The CEO added: ‘Given these uncertainties, GIC has doubled down on our core investment principles - to diversify our portfolio, take the long view, and emphasise preparing rather than predicting.’
The investor also said it had established a dedicated sustainability office to deepen research into ‘key sustainability issues’ and ‘push to integrate sustainability’ into all its investment and corporate processes.
Stagflation risk
In its report, GIC highlighted the necessity to preserve and enhance Singapore’s international purchasing power for the foreign reserves it has.
It stated: ‘The rise in inflation in the US and many emerging market economies has led to rises in global interest rates as central banks tighten monetary policies and markets price in faster policy normalisation. Equity markets have seen a differentiated performance.’
Meanwhile, Russia’s invasion of Ukraine added further risks.
‘A combination of factors has increased the risk of a stagflationary environment materialising in the coming years.’
‘Central banks have started tightening monetary policy rapidly to temper the acceleration of inflation, but the trade-off is that growth deteriorates in the process.’
‘While equity markets are increasingly pricing in rising cyclical risks, they are not discounting outright recession and/or a deeper, protracted military conflict.

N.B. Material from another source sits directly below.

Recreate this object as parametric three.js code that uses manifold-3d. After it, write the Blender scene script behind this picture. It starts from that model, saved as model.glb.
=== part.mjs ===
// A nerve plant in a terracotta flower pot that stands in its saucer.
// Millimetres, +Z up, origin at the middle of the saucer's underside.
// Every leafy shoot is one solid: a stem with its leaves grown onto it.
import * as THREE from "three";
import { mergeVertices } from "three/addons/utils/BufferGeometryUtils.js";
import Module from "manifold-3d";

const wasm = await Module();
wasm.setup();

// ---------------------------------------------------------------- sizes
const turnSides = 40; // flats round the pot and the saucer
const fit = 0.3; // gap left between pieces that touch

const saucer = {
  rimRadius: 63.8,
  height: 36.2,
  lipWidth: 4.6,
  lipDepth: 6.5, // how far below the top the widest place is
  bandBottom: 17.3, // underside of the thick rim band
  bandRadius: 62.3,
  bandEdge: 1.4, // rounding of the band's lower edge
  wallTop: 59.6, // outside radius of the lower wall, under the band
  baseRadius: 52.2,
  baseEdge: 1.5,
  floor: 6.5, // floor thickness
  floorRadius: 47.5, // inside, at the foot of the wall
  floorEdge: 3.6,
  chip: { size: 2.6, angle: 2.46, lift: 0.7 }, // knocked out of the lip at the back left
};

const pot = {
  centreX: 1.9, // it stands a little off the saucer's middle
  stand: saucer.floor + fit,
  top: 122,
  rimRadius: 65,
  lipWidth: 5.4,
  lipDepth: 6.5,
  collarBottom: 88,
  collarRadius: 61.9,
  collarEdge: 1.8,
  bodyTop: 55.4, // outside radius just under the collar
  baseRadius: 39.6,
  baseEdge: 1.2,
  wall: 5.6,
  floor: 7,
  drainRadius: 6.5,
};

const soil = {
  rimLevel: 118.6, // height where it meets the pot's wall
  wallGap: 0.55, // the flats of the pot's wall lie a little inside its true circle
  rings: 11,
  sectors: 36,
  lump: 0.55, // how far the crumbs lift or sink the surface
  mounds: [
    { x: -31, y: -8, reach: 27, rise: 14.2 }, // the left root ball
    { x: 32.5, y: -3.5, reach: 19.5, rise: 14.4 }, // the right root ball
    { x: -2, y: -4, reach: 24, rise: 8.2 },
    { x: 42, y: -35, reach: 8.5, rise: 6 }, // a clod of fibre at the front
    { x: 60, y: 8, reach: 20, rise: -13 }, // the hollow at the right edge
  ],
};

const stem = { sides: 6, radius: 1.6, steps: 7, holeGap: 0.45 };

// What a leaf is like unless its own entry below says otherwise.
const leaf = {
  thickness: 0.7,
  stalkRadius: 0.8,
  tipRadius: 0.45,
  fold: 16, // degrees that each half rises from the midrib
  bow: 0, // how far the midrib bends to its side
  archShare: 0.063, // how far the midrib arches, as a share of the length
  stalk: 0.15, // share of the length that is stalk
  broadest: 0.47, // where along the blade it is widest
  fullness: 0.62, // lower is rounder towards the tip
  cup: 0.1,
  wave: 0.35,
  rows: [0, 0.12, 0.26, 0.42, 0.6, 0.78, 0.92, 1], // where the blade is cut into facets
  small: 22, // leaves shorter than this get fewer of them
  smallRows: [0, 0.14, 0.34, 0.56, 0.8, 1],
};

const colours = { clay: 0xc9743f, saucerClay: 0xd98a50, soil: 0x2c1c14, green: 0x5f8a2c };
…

This adds to an already challenging starting point for risk assets.’
As at 31 March this year, GIC had 10% of its asset mix in real estate. This is the fifth largest asset category after national bonds and cash (37%), private equity (17%), emerging market equities (16%), and developed market equities (14%). Inflation-linked bonds represent the smallest category by % of asset mix (6%).
Real estate was 8% of the asset mix in 2021, so this has risen by 2%.